Source material ->
[BEGIN]

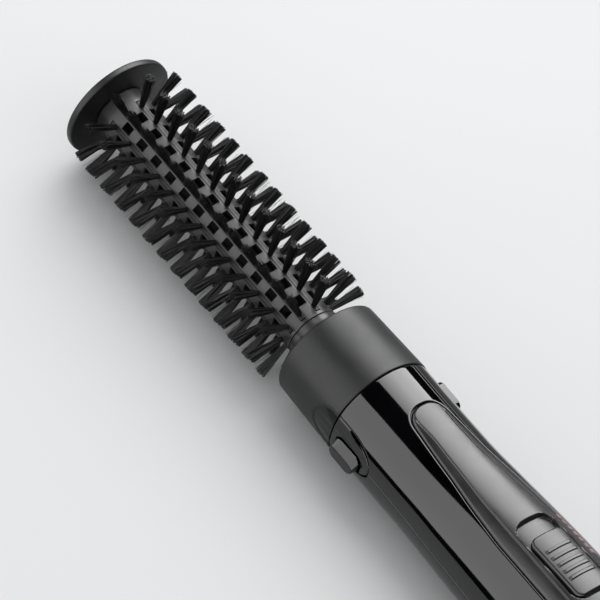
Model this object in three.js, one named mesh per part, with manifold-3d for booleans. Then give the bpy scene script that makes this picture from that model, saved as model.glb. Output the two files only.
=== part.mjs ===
// Hot air brush: round brush attachment on a handheld hot air styler.
// Millimetres, +Z up, brush axis along X with the brush tip towards -X.
import * as THREE from 'three';
import Module from 'manifold-3d';

const wasm = await Module();
wasm.setup();

// ---------- driving dimensions (mm) ----------
const GAP = 0.3;

// Brush attachment
const DISC_R = 18;
const DISC_T = 2.4;
const BARREL_R = 8.6;
const BARREL_BORE = 7.5;
const FACET_HALF = THREE.MathUtils.degToRad(6.5);
const BARREL_START = DISC_T + GAP;
const BARREL_END = 98.4;
const ROWS = 10;
const ROW_PHASE = THREE.MathUtils.degToRad(4.5);
const TUFTS = 13;
const TUFT_PITCH = 7.1;
const FIRST_TUFT = 9.9;
const TUFT_BASE_R = 0.72;
const TUFT_TIP_HALF_X = 1.75;
const TUFT_TIP_HALF_W = 1.3;
const BRISTLE_R = 20;
const STRIP_HALF_W = 0.8;
const STRIP_TOP = BARREL_R - 0.1;
const STRIP_START = 8.0;
const STRIP_END = 97.0;
const STRIP_FOOT_R = 5.6;
const VENT_X = 3.4;
const VENT_W = 2.5;
const COLLAR_START = 104.8;
const COLLAR_END = 129.8;
const COLLAR_FRONT_R = 17.2;
const COLLAR_REAR_R = 18;
const COLLAR_BORE = 16.2;
const RELIEF_FLOOR = 16.8;
const RELIEF_HALF_W = 6.5;
const RELIEF_LENGTH = 8.4;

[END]

Work instructions ->
Identify each line holding the string "part", and copy it out.

Result for this task ->
Model this object in three.js, one named mesh per part, with manifold-3d for booleans. Then give the bpy scene script that makes this picture from that model, saved as model.glb. Output the two files only.
=== part.mjs ===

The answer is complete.